Blazing Pinoy

New American school named after first Filipino-American Teacher

Stockton Unified School District (SUSD) in California voted on December 18, 2019 to name the new K-8 school in Quail Lakes after the first Filipino-American Teacher Flora Acta Mata who served in the same district for 32 years until her retirement in 1980.

Little Manila Rising (formerly Little Manila Foundation) an organization that advocates for the historic preservation of the Little Manila Historic Site in Stockton, California, and provides education and leadership to revitalize Stockton’s Filipino American community lead the campaign for the new school to be named after Flora Acta Mata.

According to their campaign, “Flora Arca Mata was a trailblazer and successfully broke through many racial barriers in the 1930’s and beyond. Her official hire date with Stockton Unified School District was September 1, 1943. She was the first Filipina teacher and possibly the first woman of color teacher in SUSD. She was also one of the first Filipina teachers in California and one of the first Filipina graduates of UCLA. She taught for SUSD for 32 years and continued to substitute well into her 80’s. “

Mata was described in a book by Mary Jo Gohike, Remarkable Women of Stockton, as one ” who had been discouraged from trying to obtain a teaching job in the United States. She and her husband, Vidal Mata, graduated from the University of California-Los Angeles, but a dean warned that because of their ethnicity, finding work would be impossible in the state. He suggested Hawaii, which had not yet been admitted into the American union. Flora had a question for him. ‘Why is it that America would educate the minority and not give them an opportunity to use this education?’ she questioned. ‘Why is it that they need a college education to be dishwashers?’

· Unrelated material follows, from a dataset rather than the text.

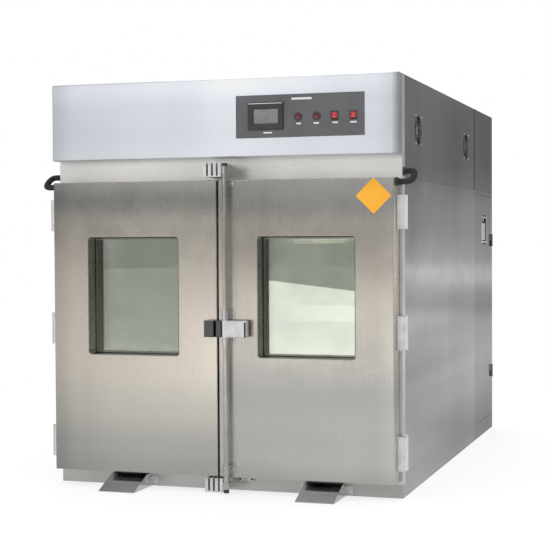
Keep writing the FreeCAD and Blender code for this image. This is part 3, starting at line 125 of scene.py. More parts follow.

The Matas first lived in the Philippines and then returned to Stockton after World War II. Answering an advertisement in the Stockton Record for substitute teachers, Flora was urged by the person on the phone, ‘You must come in-you don’t sound like a minority.’ She told the newspaper near the end of her career that she was hired as a substitute and the next year taught full-time kindergarten classes. ‘They seemed to think there would be less prejudice with little ones than with older students,’ she commented.”

Littile Manila Rising further notes that “Flora Arca Mata paved the way for all teachers of color in Stockton, one of most diverse cities in the United States. Her dedication to education is an example for all of us, especially our children. Flora Arca Mata School would be an excellent addition to Stockton Unified School District.”